You can't even fix the problem with one-way information flow between critical and non-critical components, because there are valid reasons for wanting to send information the other way. Many security features require sending information from the outside world to the engine computer. For example, my car has a feature that disables the ignition if the doors are locked using the keyless entry system. That's a very desirable feature, but it means giving control over the engine to a system that has to talk to the outside world.
Posted Oct 10, 2012 22:44 UTC (Wed) by Cyberax (✭ supporter ✭, #52523)
So far I haven't seen an example where you really need complex two-way communication between a critical system and non-critical stuff.
Posted Oct 11, 2012 14:52 UTC (Thu) by ortalo (subscriber, #4654)
Anyway, I *agree* with you: first, why not try to do something good with an air gap. Once manufacturers will have demonstrated their ability to design something correct with an air gap, maybe they could be allowed to try to adress more complex configurations.
But you know, that was the way certification authorities approached the issue for airplanes and, apparently, the "non-critical -> critical" issue came back on the table within 2-3 years.
It seems civilian users want to do that. (Maybe users really are the most annoying vulnerability after all...)

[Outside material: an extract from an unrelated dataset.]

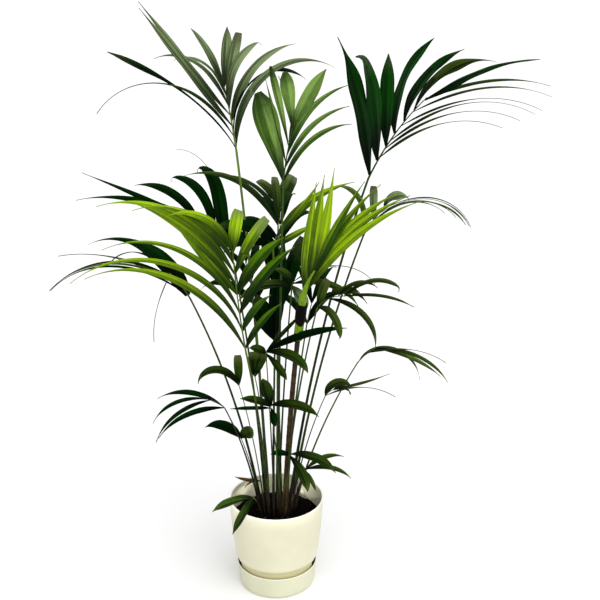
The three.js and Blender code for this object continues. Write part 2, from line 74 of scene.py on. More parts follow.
# Potting soil.
SOIL_LEVEL = 0.2125
SOIL_FLAT = 0.074
SOIL_EDGE = 0.189
SOIL_RADIUS = 0.1162
SOIL_HOLE = 0.002
SOIL_BURIED = 0.007
SOIL_RINGS = 44
SOIL_TURNS = 150
CRUMBS = 1500
CHIPS = 46

# Stalks and midribs.
STEM_TAPER = 0.7
STEM_GIRTH = 1.12
STEM_FLAT = 0.86
RIB_FLAT = 0.9
RIB_TAPER = 0.55
RISE_SHARE = 0.55
LEAN_SHARE = 0.3
STEM_SIDES = 14
STEM_STEPS = 40
RIB_STEPS = 14
FOOT_SWELL = 0.3
FOOT_REACH = 0.12
STEM_GROOVE = 0.25
RIB_GROOVE = 0.15

# The cane and the sheath at its top.
CANE_SHOOT = "bright_mid"
CANE_SHARE = 0.8
CANE_SIDES = 40
CANE_STEPS = 220
SCAR_EVERY = 0.026
SHOOT_RADII = (0.0115, 0.0095)
COLLAR_FROM = 0.79
COLLAR_TO = 0.962
COLLAR_RADIUS = 0.0128
COLLAR_SIDES = 36
COLLAR_STEPS = 40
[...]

Posted Oct 10, 2012 22:53 UTC (Wed) by cesarb (subscriber, #6266)
You could combine one-way information flow with a default-deny firewall on the opposite direction, with very strict format checks. If implemented properly, only a few exact packets would be able to pass, with a result similar to a bundle of discrete wires. (It would be a set of rules somewhat like: allow only the exact packet 010203x4, with x being only 1, 2, or 3.)
Of course, that adds cost, power, and space usage, since the firewall would have to be a separate discrete component, and you would need one for each device straddling separate integrity domains. You also lose flexibility, since you would have to replace the firewall component if you need to add more functionality in the direction it filters.